Copyright 2014 – The Happy Future Group Consulting Ltd.


China is evolving – A look towards future consequences

March 13, 2014

Recently, interesting economic news has come from the Empire of the Middle. On the one hand, financial markets reacted worried on the softening of the Chinese economy, but on the other hand they reacted rather positively about the first corporate debt default allowed in the country. To me, all of the above is good news. If financial markets get a bit nervous for a few days, then so be it! It cannot be a complete surprise that at some point the growth of the Chinese economy would slow down. Double-digit growth cannot last forever, and growth cannot keep going on a straight line without some corrections along the way. If markets are worried about a growth of 5% for China, then how will they react when China lands into a recession, as it surely will happen at some time?

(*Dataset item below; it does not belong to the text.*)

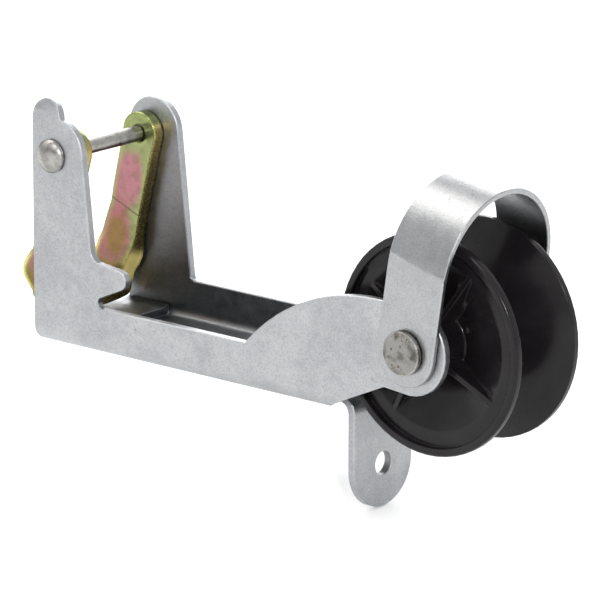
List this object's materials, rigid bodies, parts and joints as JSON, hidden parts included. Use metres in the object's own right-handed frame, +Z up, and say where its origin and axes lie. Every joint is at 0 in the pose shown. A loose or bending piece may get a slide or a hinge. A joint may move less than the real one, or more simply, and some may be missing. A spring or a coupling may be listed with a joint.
{
  "type": "bow roller",
  "caption": "Folded steel channel with a grooved roller, a guard strap over it and a swinging rope pawl between two ears.",
  "frame": {"origin": "on the underside of the channel floor, on its centre line, between the floor's bolt holes", "axes": "+X forward along the channel to the roller, +Y across to the plain ear, +Z up from the floor"},
  "size_m": [0.2212, 0.0612, 0.1265],
  "materials": {
    "zinc_steel": "zinc plated sheet steel, dull blue-grey with fine mottling and handling stains",
    "bright_zinc_steel": "bright zinc plated strip steel with light scuffs",
    "rivet_steel": "plain steel rivet, worn and slightly mottled",
    "yellow_zinc_steel": "yellow passivated zinc with pink and green iridescence",
    "black_plastic": "moulded black nylon, smooth and slightly glossy"
  },
  "bodies": {
    "bracket": {"bracket": "zinc_steel", "guard_strap": "bright_zinc_steel", "axle": "rivet_steel", "pawl_pin": "rivet_steel"},
    "roller": {"roller": "black_plastic"},
    "pawl": {"pawl": "yellow_zinc_steel"}
  },
  "joints": [
    {"name": "roller_spin", "type": "hinge", "parent": "bracket", "child": "roller", "pos_m": [0.0844, 0, 0.027], "axis": [0, 1, 0], "continuous": true},
    {"name": "pawl_swing", "type": "hinge", "parent": "bracket", "child": "pawl", "pos_m": [-0.0756, 0, 0.0678], "axis": [0, 1, 0], "continuous": true}
  ]
}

Personally, I find China’s performance over the last 30 years quite impressive to say the least. I am old enough to have seen dramatic changes about that country. When I was a kid, all the news from China was rather sad. There was a chronic situation of near-famine, and what I heard then, true or not, was that the Chinese had only one bowl of rice per person for a whole day. The Great Leap Forward and the Cultural Revolution directed by Mao Zedong did not exactly spelled prosperity, by far not. After the arrival of Deng Xiaoping, things changed and a new direction took place, which had led the country to where it is today. Pragmatism took over from blind dogma. Deng Xiaoping’s quote “It doesn’t matter whether the cat is black or white, as long as it catches mice” summed it up nicely. I have to admit that I was still rather young and did not pay much attention to what happened in China. That came later during my professional life. In the early 1990s, the price of wheat increased, and this became cause for concern in the poultry industry, in which I was working by then. I remember a conversation with one of my customers. We came to the conclusion that China had decided to feed its people, and that was the sign of a new era. Since that day, I have followed with much interest the evolution of China, and until this day it has not stopped fascinating me.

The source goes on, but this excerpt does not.